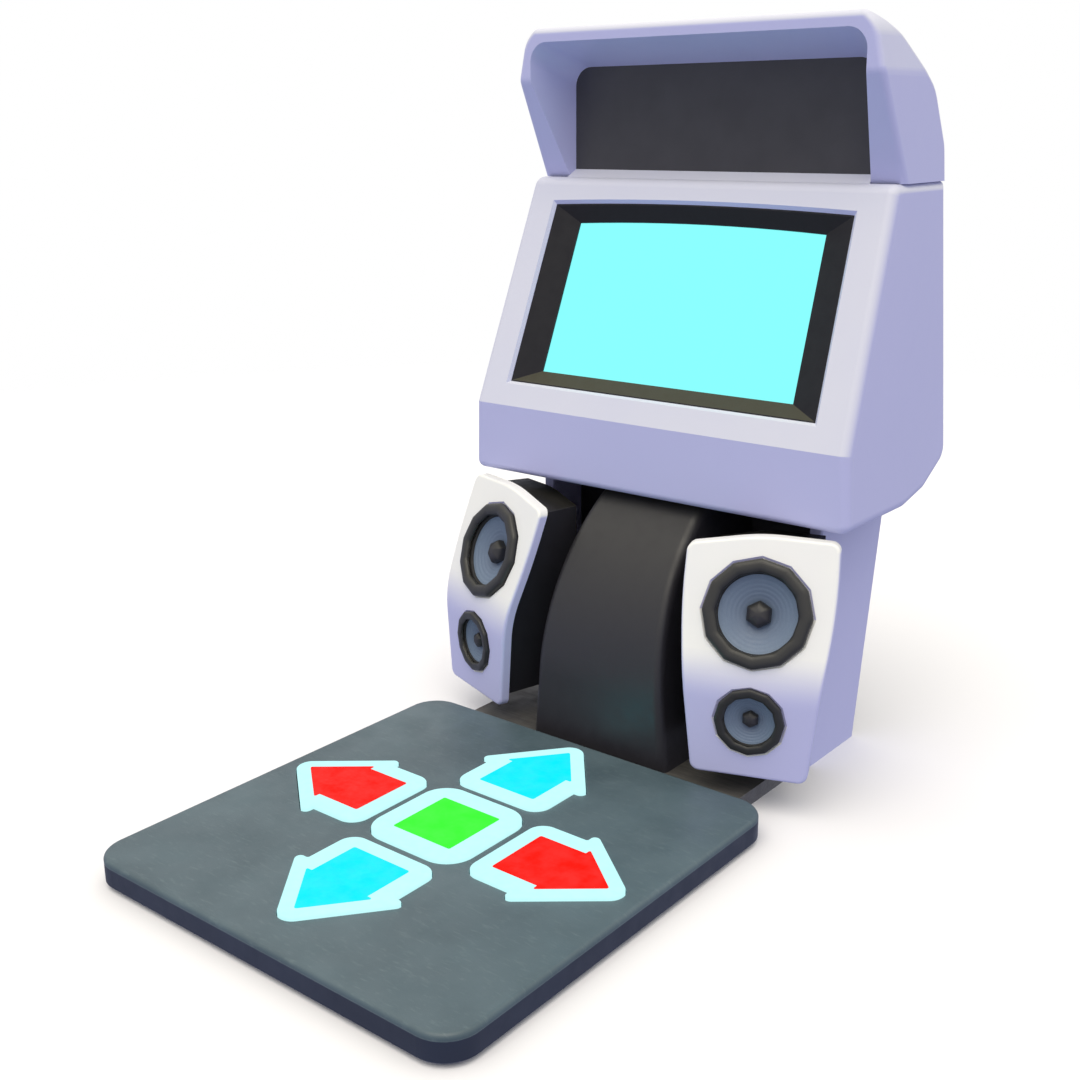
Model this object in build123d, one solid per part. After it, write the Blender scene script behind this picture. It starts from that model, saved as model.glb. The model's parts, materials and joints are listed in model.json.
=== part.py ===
"""Dance rhythm machine: a low stage with five light-up step panels, and a speaker cabinet behind it.

Millimetres. X is the player's right, +Y points to the back and +Z is up. The parts are laid out from
the line where the stage meets the cabinet (y = 0), and move to the middle of the footprint on writing.
"""
from build123d import *
import math
import os

# ---- Stage: overall sizes
stage_width = 1200
stage_depth = 1236
stage_height = 80
stage_corner = 90
stage_bottom_bevel = 9
deck_thickness = 16
deck_edge_round = 12
foot_height = 6
foot_radius = 30
foot_inset = 130
tray_wall = 5
tray_floor = 4
post_size = 40
stage_gap = 0.3
post_x = 300
post_reach = 300

# ---- Step panels
cross_y = -590
panel_thickness = 20
panel_rise = 8
panel_clearance = 3
panel_spacing = 28
panel_bevel = 2
centre_panel_size = 314
centre_corner = 75
centre_insert_size = 192
centre_insert_corner = 5
arrow_length = 386
arrow_tail_half = 148
arrow_notch = 150
arrow_wing_half = 190
arrow_corners = (46, 4, 14, 40, 14, 4, 46)
insert_inset = 46
insert_length = 280
insert_tail_half = 94
insert_notch = 140
insert_wing_half = 113
insert_corners = (6, 2, 4, 6, 4, 2, 6)
insert_depth = 6
insert_proud = 0.6
pad_radius = 14
pad_height = 18
centre_pad_reach = 110
arrow_pad_half = 108
arrow_pad_near = 46
arrow_pad_far = 285
arrow_board_place = 130
sensor_size = 30
board_size = 150
board_thickness = 3

# ---- Cabinet base and column
plinth_half = 474
plinth_depth = 680
plinth_top = 45
plinth_round = 5
plinth_setback = 2
column_half = 488
column_wall = 40
column_front = 420
column_foot_y = 682
column_lean = 9.2
column_bevel = 5
column_lip = 10
back_sheet = 12
liner_y = 560
liner_thickness = 12
fit_gap = 0.3

# ---- Curved pedestal cover in front of the column
pedestal_front = 41
pedestal_foot_half = 236
pedestal_top_half = 178
pedestal_bend_z = 250
pedestal_bend_radius = 600
pedestal_round = 26
pedestal_wall = 6

# ---- Monitor housing
head_floor_z = 756
chin_top_z = 966
head_split_z = 1626
chin_y = 258
head_foot_half = 638
head_kink_half = 584
head_kink_z = 1902
head_top_half = 550
head_top_z = 2056
face_lean = 21.4
side_wall = 20
front_wall = 40
chin_wall = 36
floor_wall = 18
housing_round = 26
lip_round = 34
housing_rear = ((612, 756), (738, 782), (880, 856), (820, 1626))
housing_rear_rounds = (60, 60, 60, 0)
chin_slant = 4
chin_foot_round = 22
cleat = 22

# ---- Screen
opening_foot = 77
opening_height = 552
opening_foot_half = 515
opening_top_half = 493
opening_bevel = 9
opening_crown = 12
screen_recess = 36.5
screen_foot = 123
screen_height = 459.5
screen_foot_half = 425
screen_top_half = 410
bezel_wall = 4
glass_width = 864
glass_height = 492
glass_thickness = 6
monitor_width = 900
monitor_height = 524
monitor_depth = 58
monitor_bevel = 12

# ---- Marquee hood
hood_foot_y = 570
hood_kink = (427, 1902)
hood_roof = ((426, 2056), (570, 1992), (742, 1868), (812, 1720))
hood_roof_rounds = (18, 160, 120, 90)
hood_rim = 48
hood_wall = 20
hood_round = 16
hood_kink_round = 40
hood_corner = 90
hood_shoulder = 120
marquee_y = 590
marquee_half = 492
marquee_top_z = 1942
marquee_corner = 56
marquee_thickness = 8
marquee_lap = 10
marquee_top_lap = 4
marquee_foot_lap = 18
shelf_rise = 22
lamp_length = 860
lamp_width = 34
lamp_depth = 26
lamp_rows = (1720, 1840)

# ---- Back panel and service door
back_thickness = 18
back_foot = 38
door_width = 960
door_height = 470
door_foot = 60
door_gap = 3
door_vent = (360, 8)
door_vent_foot = 120
door_vent_rows = 5
panel_vent = (220, 8)
panel_vent_x = 330
panel_vent_rows = 4
vent_pitch = 24
pivot_radius = 4
pivot_length = 36
pivot_play = 0.08
lock_radius = 11
lock_slack = 0.08
lock_inset = 34
lock_collar = 4
lock_collar_gap = 0.3
cam_length = 46
cam_width = 16
cam_thickness = 3
grip_size = (30, 7, 12)

# ---- Exhaust fan
fan_size = 140
fan_depth = 25
fan_bore = 65
fan_hub = 21
fan_blades = 7
fan_pin = 3
fan_v = 645
fan_arm_width = 8
fan_arm_depth = 6
fan_blade_width = 20
fan_blade_sheet = 2
fan_blade_pitch = 34
fan_tip_gap = 1.5
fan_rotor_gap = 1
fan_front_gap = 1.5
fan_guard_holes = 6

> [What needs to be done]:
Your answer should be exactly the lines of the data above, from the first through the line containing "cabinet behind it.".

> [Exercise answer]:
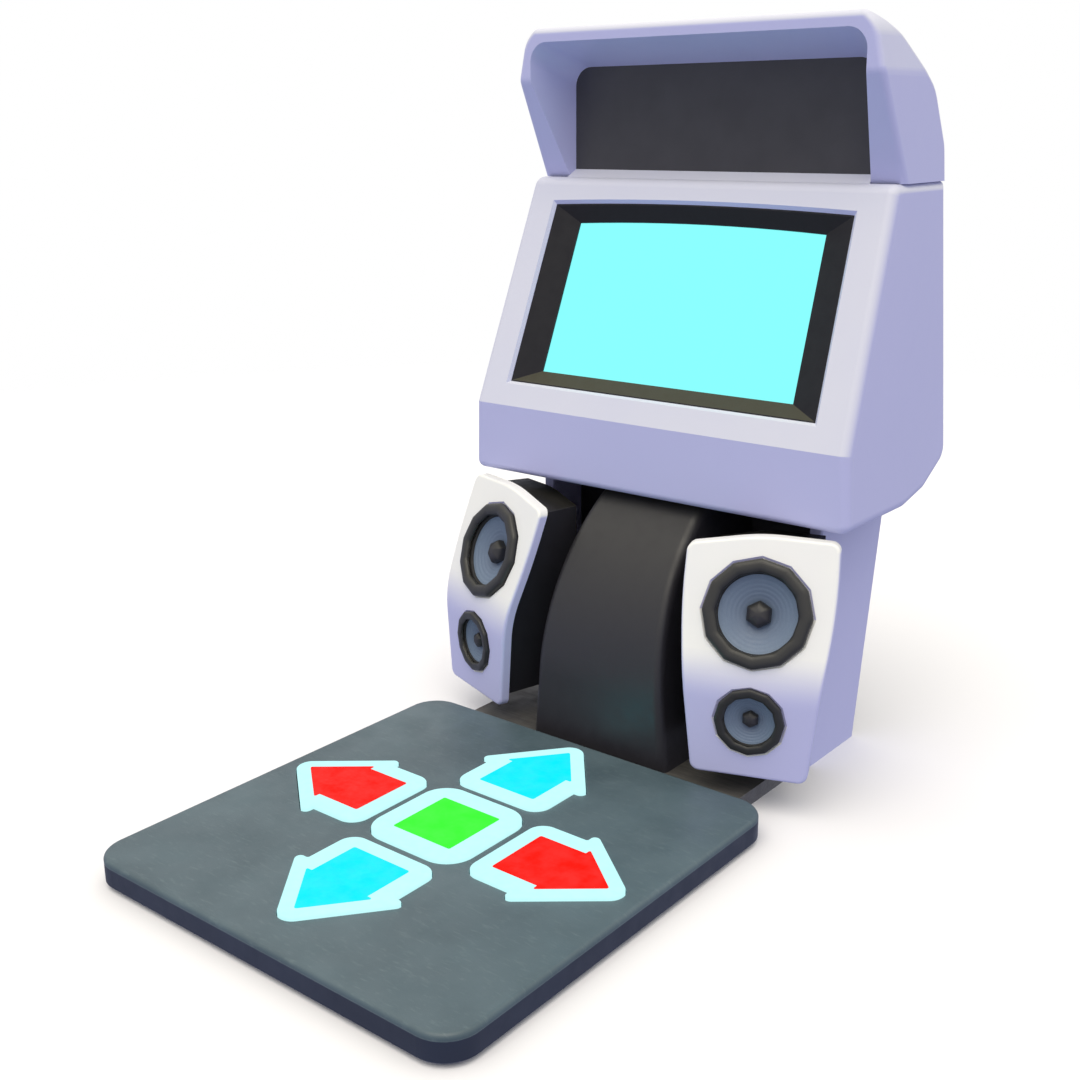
Model this object in build123d, one solid per part. After it, write the Blender scene script behind this picture. It starts from that model, saved as model.glb. The model's parts, materials and joints are listed in model.json.
=== part.py ===
"""Dance rhythm machine: a low stage with five light-up step panels, and a speaker cabinet behind it.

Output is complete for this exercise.